Tiny and the size of a grain of rice, the oval glands in your neck known as the four parathyroid glands need to work properly to keep things in balance. The condition known as hyperparathyroidism refers to the overactivity of one or more of these four glands, resulting in an excess of calcium in the bloodstream.
The parathyroid glands produce an important hormone that maintains the balance of calcium in the bloodstream. This hormone is called parathyroid hormone. The overproduction of calcium due to the improper function of the parathyroid gland or glands can result in a number of various health problems.
Hyperparathyroidism may be the result of a condition of the parathyroid glands themselves (primary) or as a result of another disease which strongly affects these glands (secondary).
Surgery is the most common treatment for hyperparathyroidism. However certain medications are also effective in the treatment of this condition.
Hyperparathyroidism is often diagnosed before signs or symptoms of the disorder are apparent. When symptoms do occur, they are the result of damage or dysfunction in other organs or tissues due to high calcium levels circulating in the blood or too little calcium in bones.
Symptoms may be so mild and nonspecific that they don't seem at all related to parathyroid function, or they may be severe. The range of signs and symptoms include:
-Fragile bones that easily fracture (osteoporosis)

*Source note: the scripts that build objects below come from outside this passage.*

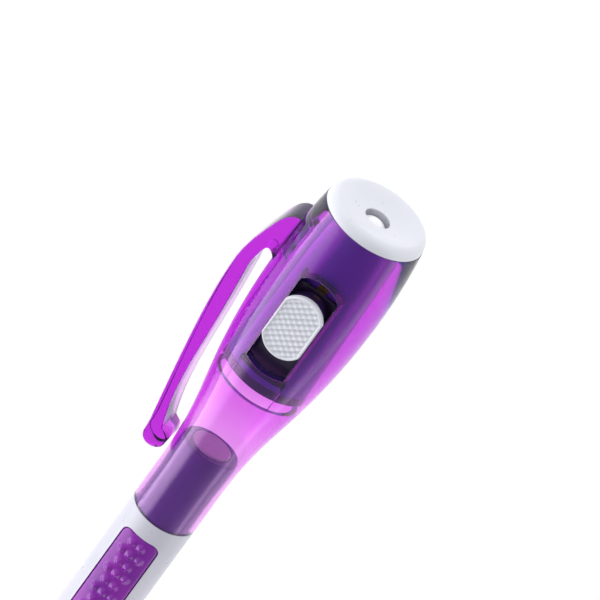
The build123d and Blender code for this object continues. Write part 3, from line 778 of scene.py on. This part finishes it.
bezel_back = [
    dish[-2],
    (face, HOLE_R),
    (ring_high, HOLE_R),
    (ring_high, RING_R),
    (ring_low, RING_R),
    (ring_low, LAMP_BORE_R),
    (TOP - LAMP_SEAT, LAMP_BORE_R),
    (TOP - LAMP_SEAT, FLANGE_BORE_R),
    (TOP - PLATE_BACK, FLANGE_BORE_R),
    (TOP - PLATE_BACK, SPIGOT_R - SPIGOT_WALL),
    (TOP - SPIGOT_LONG, SPIGOT_R - SPIGOT_WALL),
    (TOP - SPIGOT_LONG, SPIGOT_R),
    (TOP, SPIGOT_R),
    (TOP, RIM_LINE[0][1] - RIM_LIP),
    (TOP, RIM_LINE[0][1]),
]
bezel_back = round_corners(bezel_back, BEZEL_EDGE, steps=3)
verts, faces = lathe(np.vstack([rim, dish[1:-1], bezel_back[1:-1]]), segments=160, loop=True)
make("bezel", verts, faces, WHITE, "pen", ["lamp_bezel"])
ring_mid_r = (RING_R + HOLE_R) / 2
ring_line = [
    (ring_low, ring_mid_r),
    (ring_low, RING_R),
    (ring_high, RING_R),
    (ring_high, HOLE_R),
    (ring_low, HOLE_R),
    (ring_low, ring_mid_r),
]
ring_line = round_corners(ring_line, RING_EDGE, steps=3)
verts, faces = lathe(ring_line, segments=96, loop=True)
make("ring_liner", verts, faces, SATIN, "pen", ["lamp_ring"])

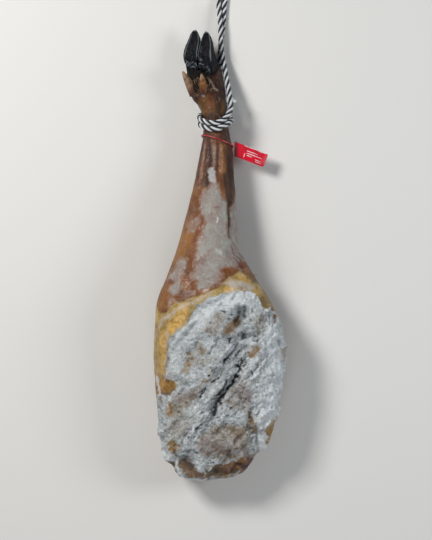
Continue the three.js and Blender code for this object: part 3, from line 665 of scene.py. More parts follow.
class Finish:
    """A procedural material in the making. Colours are six-digit codes or the outputs of other steps."""

    def __init__(self, name, **sockets):
        self.material = bpy.data.materials.new(name)
        self.material.use_nodes = True
        self.tree = self.material.node_tree
        self.shader = self.tree.nodes["Principled BSDF"]
        self.place = self.node("ShaderNodeTexCoord").outputs["Object"]
        self.set(**sockets)

    def node(self, kind, **settings):
        made = self.tree.nodes.new(kind)
        for name, value in settings.items():
            setattr(made, name, value)
        return made

    def feed(self, socket, value):
        if isinstance(value, bpy.types.NodeSocket):
            self.tree.links.new(value, socket)
        else:
            socket.default_value = tone(value) if isinstance(value, str) else value

    def set(self, **sockets):
        """Sets the shader's sockets, named with underscores in place of spaces."""
        for name, value in sockets.items():
            self.feed(self.shader.inputs[name.replace("_", " ")], value)

    def grain(self, scale, low=0.35, high=0.65, detail=4.0, stretch=None):
        """Noise as a number from 0 to 1, with low and high as its soft limits."""
        place = self.place
        if stretch is not None:
            mapping = self.node("ShaderNodeMapping")
            self.feed(mapping.inputs["Vector"], place)
            mapping.inputs["Scale"].default_value = stretch
            place = mapping.outputs["Vector"]
        texture = self.node("ShaderNodeTexNoise")
        self.feed(texture.inputs["Vector"], place)
        texture.inputs["Scale"].default_value = scale
        texture.inputs["Detail"].default_value = detail
        return self.span(texture.outputs["Fac"], low, high)

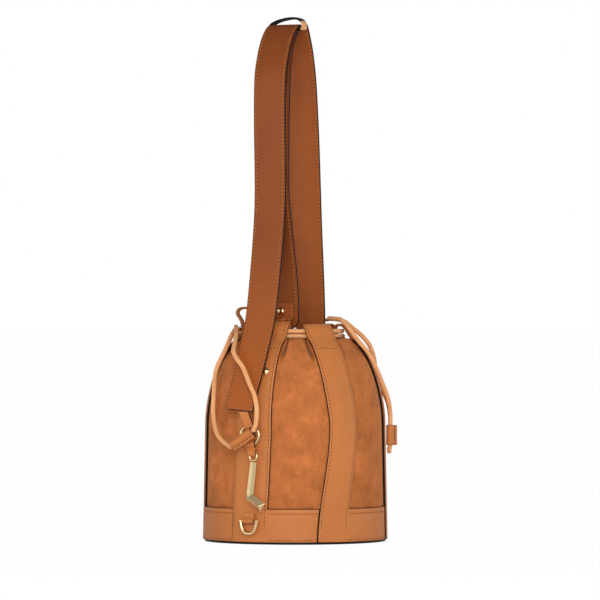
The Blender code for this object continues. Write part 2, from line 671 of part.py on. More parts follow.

-Tiring easily or weakness
-Depression or forgetfulness
-Bone and joint pain
-Frequent complaints of illness with no apparent cause
-Nausea, vomiting or loss of appetite
Hyperparathyroidism is caused by factors that increase the production of parathyroid hormone. The parathyroid glands maintain proper levels of both calcium and phosphorus in your body by turning the secretion of parathyroid hormone (PTH) off or on, much as a thermostat controls a heating system to maintain a constant air temperature. Vitamin D also is involved in regulating the amount of calcium in your blood.